* [Objective]
Go through the records underneath and write each one out again exactly.

[START Data lines]

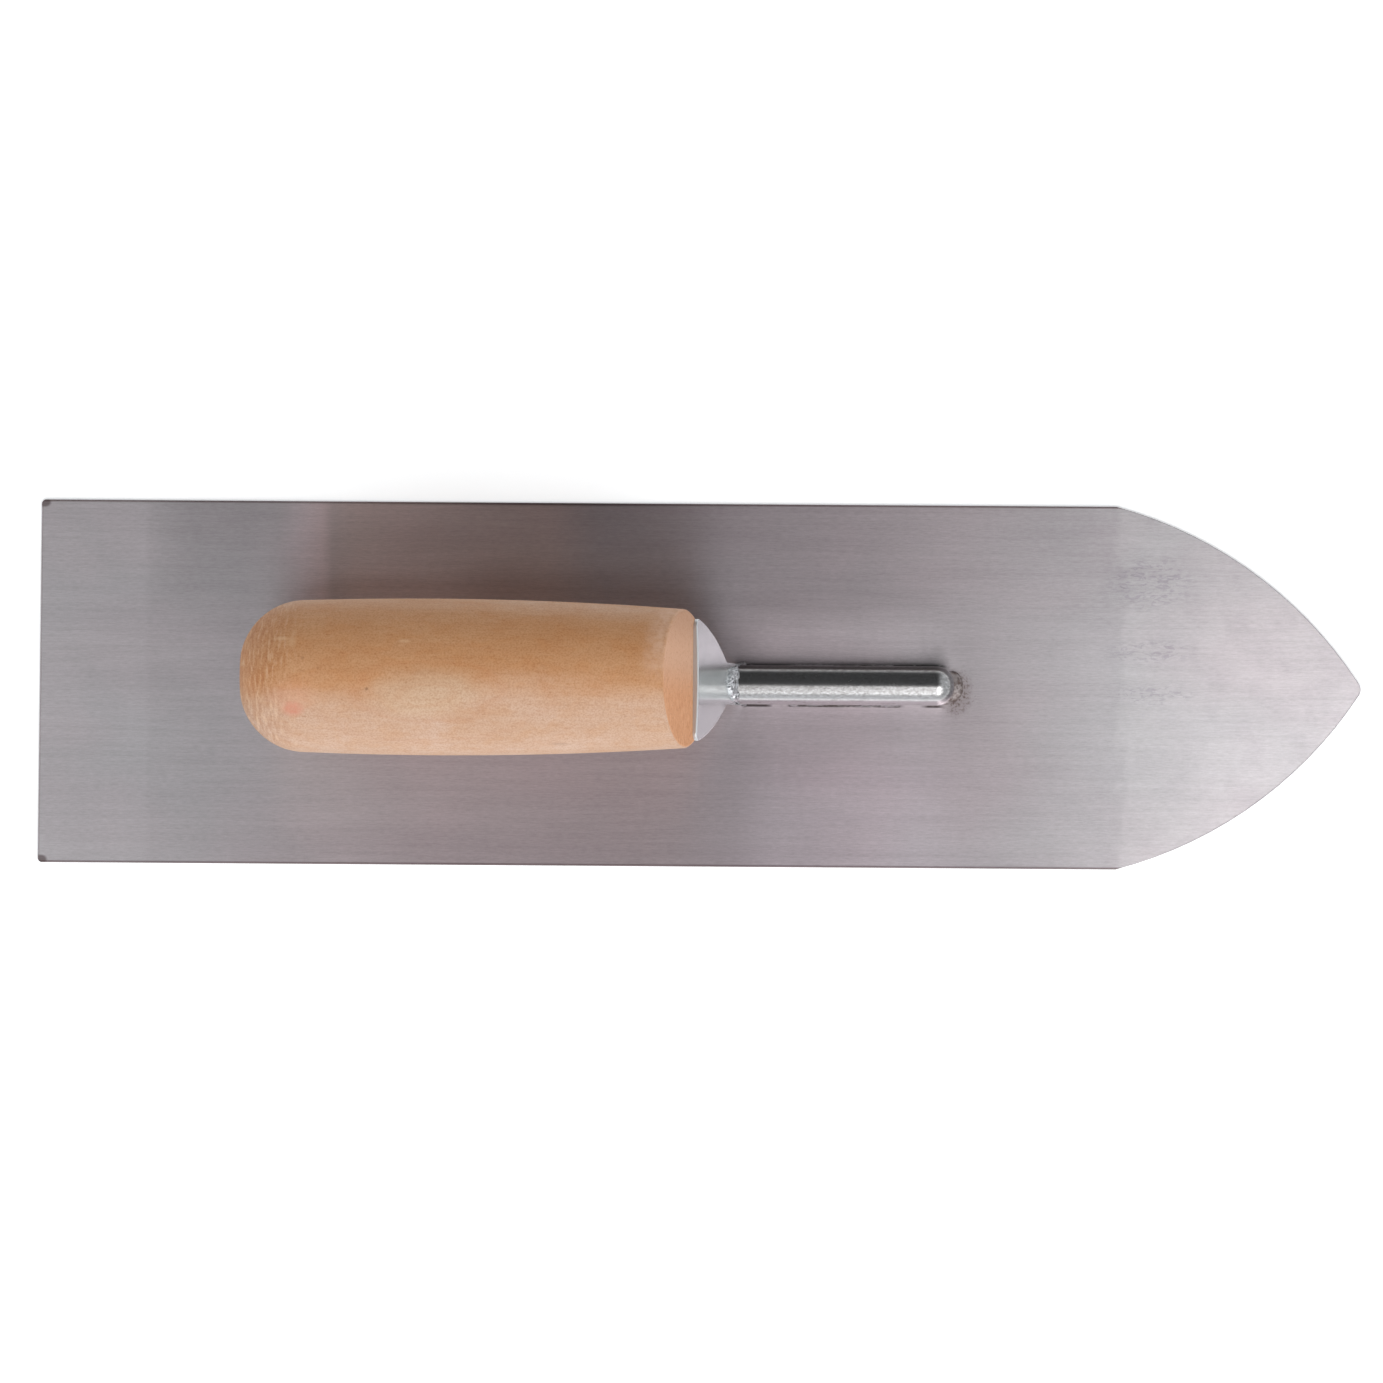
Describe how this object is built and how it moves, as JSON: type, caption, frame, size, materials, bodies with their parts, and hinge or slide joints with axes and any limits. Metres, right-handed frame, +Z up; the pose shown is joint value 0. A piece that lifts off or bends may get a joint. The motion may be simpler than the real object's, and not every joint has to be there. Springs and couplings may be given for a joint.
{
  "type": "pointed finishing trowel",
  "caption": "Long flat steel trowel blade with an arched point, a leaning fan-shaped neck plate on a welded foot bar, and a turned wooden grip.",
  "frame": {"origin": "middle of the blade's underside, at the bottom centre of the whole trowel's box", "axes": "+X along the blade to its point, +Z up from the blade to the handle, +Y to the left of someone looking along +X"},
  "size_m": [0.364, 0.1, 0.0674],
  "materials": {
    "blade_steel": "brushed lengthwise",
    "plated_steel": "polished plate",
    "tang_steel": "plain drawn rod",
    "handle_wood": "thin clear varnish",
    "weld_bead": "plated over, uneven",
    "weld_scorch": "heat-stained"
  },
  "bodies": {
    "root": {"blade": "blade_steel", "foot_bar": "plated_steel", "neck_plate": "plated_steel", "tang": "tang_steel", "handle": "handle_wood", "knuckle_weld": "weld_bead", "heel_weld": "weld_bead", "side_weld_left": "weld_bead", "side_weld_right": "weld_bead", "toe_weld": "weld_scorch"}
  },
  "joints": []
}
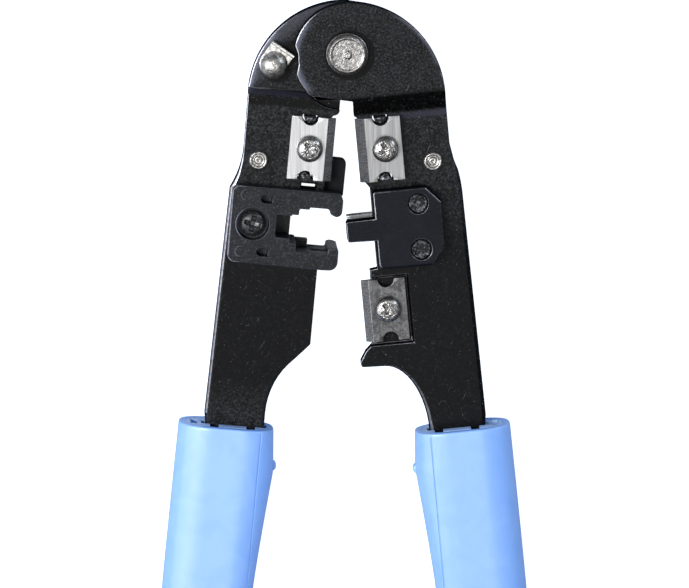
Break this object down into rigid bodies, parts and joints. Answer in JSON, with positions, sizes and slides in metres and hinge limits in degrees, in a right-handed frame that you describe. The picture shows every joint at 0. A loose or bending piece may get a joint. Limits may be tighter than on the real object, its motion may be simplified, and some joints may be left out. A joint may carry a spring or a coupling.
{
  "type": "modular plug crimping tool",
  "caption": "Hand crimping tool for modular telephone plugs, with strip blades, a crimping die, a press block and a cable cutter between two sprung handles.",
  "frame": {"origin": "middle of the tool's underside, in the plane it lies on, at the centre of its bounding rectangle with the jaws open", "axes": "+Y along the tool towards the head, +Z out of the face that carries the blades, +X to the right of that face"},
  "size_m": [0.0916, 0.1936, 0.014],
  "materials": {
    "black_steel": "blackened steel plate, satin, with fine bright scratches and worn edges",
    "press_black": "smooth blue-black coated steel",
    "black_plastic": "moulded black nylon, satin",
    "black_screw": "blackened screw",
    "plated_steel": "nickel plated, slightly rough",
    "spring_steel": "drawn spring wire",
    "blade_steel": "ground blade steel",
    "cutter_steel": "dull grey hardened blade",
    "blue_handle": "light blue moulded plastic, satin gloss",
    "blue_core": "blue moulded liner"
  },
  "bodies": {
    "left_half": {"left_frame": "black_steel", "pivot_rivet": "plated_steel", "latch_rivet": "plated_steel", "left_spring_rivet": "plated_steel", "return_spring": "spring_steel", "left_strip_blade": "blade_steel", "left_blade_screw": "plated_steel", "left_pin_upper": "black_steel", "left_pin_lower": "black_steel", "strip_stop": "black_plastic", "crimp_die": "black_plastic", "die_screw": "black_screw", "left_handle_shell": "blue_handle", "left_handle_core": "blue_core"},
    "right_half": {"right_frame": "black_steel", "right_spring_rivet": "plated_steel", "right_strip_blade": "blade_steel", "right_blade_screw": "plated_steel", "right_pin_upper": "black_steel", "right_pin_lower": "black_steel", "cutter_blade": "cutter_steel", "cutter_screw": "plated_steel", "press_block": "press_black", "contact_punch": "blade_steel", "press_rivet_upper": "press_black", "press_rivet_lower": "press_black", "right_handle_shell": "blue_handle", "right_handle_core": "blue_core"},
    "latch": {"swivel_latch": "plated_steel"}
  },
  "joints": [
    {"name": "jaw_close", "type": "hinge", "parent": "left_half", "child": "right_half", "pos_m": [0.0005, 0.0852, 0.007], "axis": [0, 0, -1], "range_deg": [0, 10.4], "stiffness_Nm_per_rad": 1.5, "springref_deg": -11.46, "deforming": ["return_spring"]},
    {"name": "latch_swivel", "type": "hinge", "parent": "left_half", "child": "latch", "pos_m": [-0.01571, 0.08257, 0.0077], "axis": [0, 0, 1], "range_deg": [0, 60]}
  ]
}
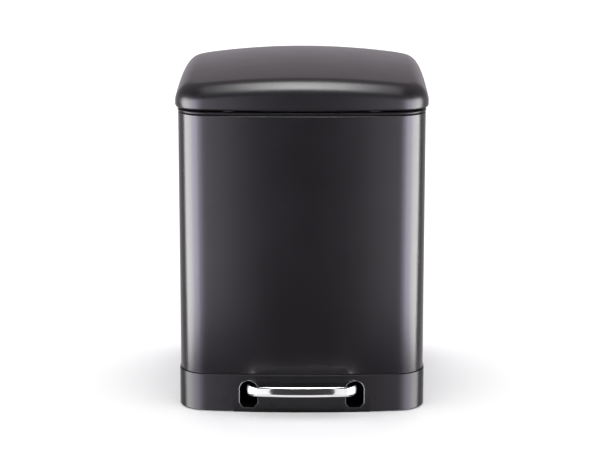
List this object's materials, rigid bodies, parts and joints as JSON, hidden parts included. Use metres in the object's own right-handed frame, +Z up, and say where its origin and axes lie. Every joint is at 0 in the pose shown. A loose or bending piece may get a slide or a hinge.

[END Data lines]

* [Exercise response]
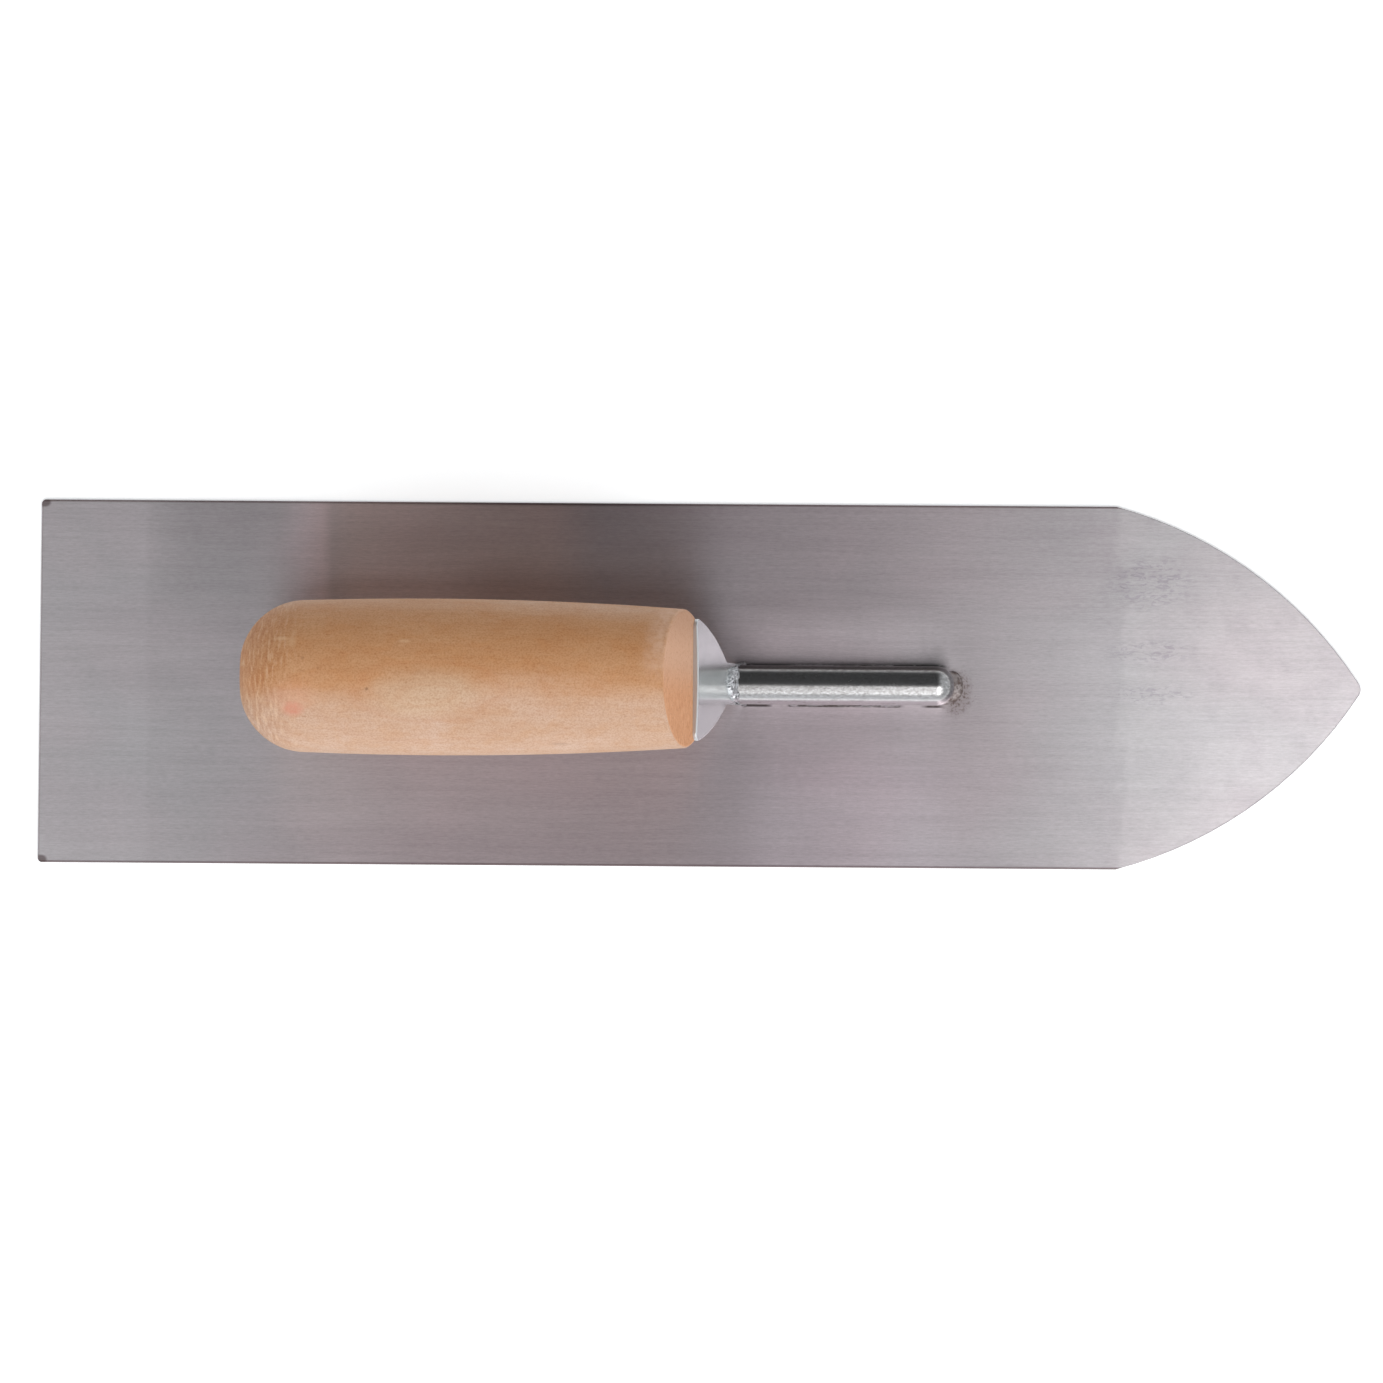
Describe how this object is built and how it moves, as JSON: type, caption, frame, size, materials, bodies with their parts, and hinge or slide joints with axes and any limits. Metres, right-handed frame, +Z up; the pose shown is joint value 0. A piece that lifts off or bends may get a joint. The motion may be simpler than the real object's, and not every joint has to be there. Springs and couplings may be given for a joint.
{
  "type": "pointed finishing trowel",
  "caption": "Long flat steel trowel blade with an arched point, a leaning fan-shaped neck plate on a welded foot bar, and a turned wooden grip.",
  "frame": {"origin": "middle of the blade's underside, at the bottom centre of the whole trowel's box", "axes": "+X along the blade to its point, +Z up from the blade to the handle, +Y to the left of someone looking along +X"},
  "size_m": [0.364, 0.1, 0.0674],
  "materials": {
    "blade_steel": "brushed lengthwise",
    "plated_steel": "polished plate",
    "tang_steel": "plain drawn rod",
    "handle_wood": "thin clear varnish",
    "weld_bead": "plated over, uneven",
    "weld_scorch": "heat-stained"
  },
  "bodies": {
    "root": {"blade": "blade_steel", "foot_bar": "plated_steel", "neck_plate": "plated_steel", "tang": "tang_steel", "handle": "handle_wood", "knuckle_weld": "weld_bead", "heel_weld": "weld_bead", "side_weld_left": "weld_bead", "side_weld_right": "weld_bead", "toe_weld": "weld_scorch"}
  },
  "joints": []
}
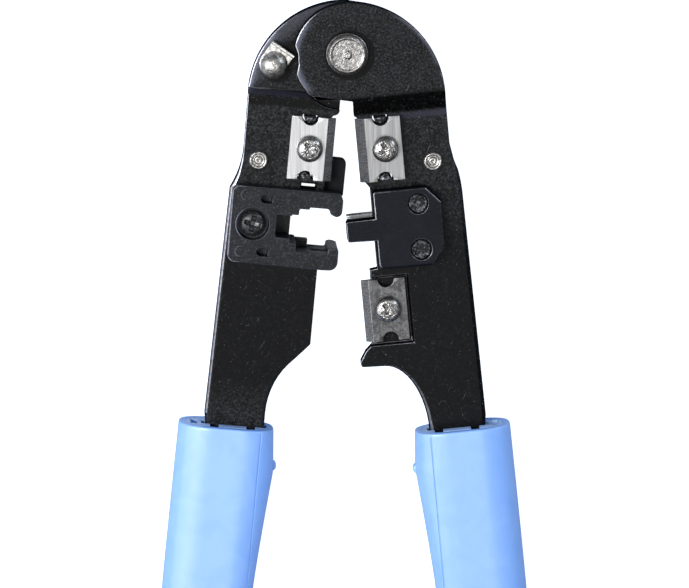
Break this object down into rigid bodies, parts and joints. Answer in JSON, with positions, sizes and slides in metres and hinge limits in degrees, in a right-handed frame that you describe. The picture shows every joint at 0. A loose or bending piece may get a joint. Limits may be tighter than on the real object, its motion may be simplified, and some joints may be left out. A joint may carry a spring or a coupling.
{
  "type": "modular plug crimping tool",
  "caption": "Hand crimping tool for modular telephone plugs, with strip blades, a crimping die, a press block and a cable cutter between two sprung handles.",
  "frame": {"origin": "middle of the tool's underside, in the plane it lies on, at the centre of its bounding rectangle with the jaws open", "axes": "+Y along the tool towards the head, +Z out of the face that carries the blades, +X to the right of that face"},
  "size_m": [0.0916, 0.1936, 0.014],
  "materials": {
    "black_steel": "blackened steel plate, satin, with fine bright scratches and worn edges",
    "press_black": "smooth blue-black coated steel",
    "black_plastic": "moulded black nylon, satin",
    "black_screw": "blackened screw",
    "plated_steel": "nickel plated, slightly rough",
    "spring_steel": "drawn spring wire",
    "blade_steel": "ground blade steel",
    "cutter_steel": "dull grey hardened blade",
    "blue_handle": "light blue moulded plastic, satin gloss",
    "blue_core": "blue moulded liner"
  },
  "bodies": {
    "left_half": {"left_frame": "black_steel", "pivot_rivet": "plated_steel", "latch_rivet": "plated_steel", "left_spring_rivet": "plated_steel", "return_spring": "spring_steel", "left_strip_blade": "blade_steel", "left_blade_screw": "plated_steel", "left_pin_upper": "black_steel", "left_pin_lower": "black_steel", "strip_stop": "black_plastic", "crimp_die": "black_plastic", "die_screw": "black_screw", "left_handle_shell": "blue_handle", "left_handle_core": "blue_core"},
    "right_half": {"right_frame": "black_steel", "right_spring_rivet": "plated_steel", "right_strip_blade": "blade_steel", "right_blade_screw": "plated_steel", "right_pin_upper": "black_steel", "right_pin_lower": "black_steel", "cutter_blade": "cutter_steel", "cutter_screw": "plated_steel", "press_block": "press_black", "contact_punch": "blade_steel", "press_rivet_upper": "press_black", "press_rivet_lower": "press_black", "right_handle_shell": "blue_handle", "right_handle_core": "blue_core"},
    "latch": {"swivel_latch": "plated_steel"}
  },
  "joints": [
    {"name": "jaw_close", "type": "hinge", "parent": "left_half", "child": "right_half", "pos_m": [0.0005, 0.0852, 0.007], "axis": [0, 0, -1], "range_deg": [0, 10.4], "stiffness_Nm_per_rad": 1.5, "springref_deg": -11.46, "deforming": ["return_spring"]},
    {"name": "latch_swivel", "type": "hinge", "parent": "left_half", "child": "latch", "pos_m": [-0.01571, 0.08257, 0.0077], "axis": [0, 0, 1], "range_deg": [0, 60]}
  ]
}
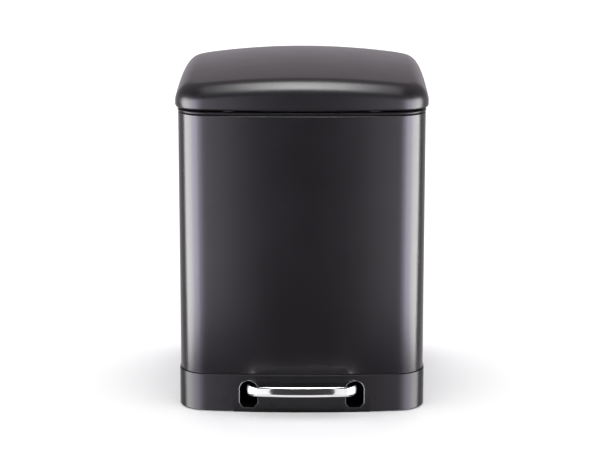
List this object's materials, rigid bodies, parts and joints as JSON, hidden parts included. Use metres in the object's own right-handed frame, +Z up, and say where its origin and axes lie. Every joint is at 0 in the pose shown. A loose or bending piece may get a slide or a hinge.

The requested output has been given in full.